And how do you write – are you writing full time, or fitting it round a busy life?
I have a quiet life but I’m a slow writer. To quote Fran Lebowitz, I write so slowly I could write in my own blood and not hurt myself.
And what’s next? Are you already writing again?
I have four YA novels in varying stages on my shelf right now. Some are at only first draft but one is almost ready to submit to my publishers. I’m polishing that one. Those, and a few other secret writing projects, are keeping me off street corners for now.
Maggie, thank you – I wish you every success with Outback Promise, Lockdown and all your future writing projects.
Buying links for Outback Promise
Amazon UK | Amazon.com | Harper Collins
More about Lockdown
When disaster strikes, where do you turn?

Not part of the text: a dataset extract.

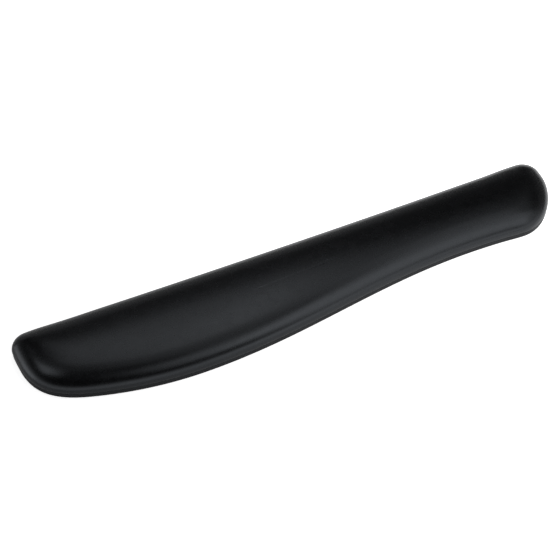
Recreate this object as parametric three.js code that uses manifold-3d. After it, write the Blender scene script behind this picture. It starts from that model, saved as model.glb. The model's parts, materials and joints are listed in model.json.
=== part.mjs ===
// Gel wrist rest for a full-size keyboard: a soft pad in a leatherette cover, bonded to a rigid base
// plate that stands on six rubber feet. Millimetres, +Z up, +X along the pad to the user's right,
// +Y away from the user. The origin is on the desk, under the middle of the bounding box.
import * as THREE from 'three';
import { mergeVertices } from 'three/addons/utils/BufferGeometryUtils.js';
import Module from 'manifold-3d';

const wasm = await Module();
wasm.setup();

// ---------------------------------------------------------------- driving dimensions
const LENGTH = 445;               // base plate, end to end
const DEPTH = 85.7;               // base plate, back edge to the crest of the front wave
const HEIGHT = 19;                // desk to the top of the crown

// The front edge is one cosine wave: deep under the left hand, shallow towards the right.
const WAVE_LENGTH = 460;
const WAVE_AMPLITUDE = 11.6;
const CREST_X = -96;              // where the front edge reaches furthest forward
const BACK_BOW = 2.1;             // the long back edge is pulled in this far at its middle
const BACK_CORNER = 14;           // radius of both back corners
const END_X = LENGTH / 2;

// Right end: the wave stops short of the end and a rounded corner takes over, up to a short straight
// end. Handles are shares of the corner's chord.
const RIGHT_CORNER = { width: 43, straightFrom: 19, waveHandle: 0.39, endHandle: 0.3 };
// Left end: a long sweep leaves the straight end, passes a point on the lobe and joins the crest.
const LEFT_SWEEP = { straightFrom: 24.2, endHandle: 0.46, lobeHandle: 0.43, crestHandle: 0.34 };
const LOBE = { x: -180, depth: 73, slope: -0.306 };
const ROUND_HANDLE = 0.39;        // a cubic with handles this long is close to a quarter circle

// Heights above the desk.
const FOOT_DROP = 0.8;            // feet stand out of the base plate by this much
const RIM_TOP = 5.0;              // top of the base plate
const BOND = 0.3;                 // thickness of the adhesive sheet, seen as the seam line
const SEAM_Z = RIM_TOP + BOND;    // underside of the cover
const BOARD_THICK = 2.2;
const BOARD_STEP = 1.8;           // clearance between the board's lower step and the cover's hem
const FOAM_TOP = 11.5;            // foam below, gel above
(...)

Rowan Morgan thinks she’s ready for the rare great earthquake that devastates the Pacific Northwest but she quickly finds out there is more to emergency preparation than stockpiling food. Disasters change people, make them anxious. Anxious people make bad decisions, take silly risks.
At their father’s insistence Rowan and her brother have taken first aid courses, learned to fish and hunt, and know to close ranks around the family in emergencies. When she has to put that training into practice, Rowan discovers many situations are not covered in survival manuals.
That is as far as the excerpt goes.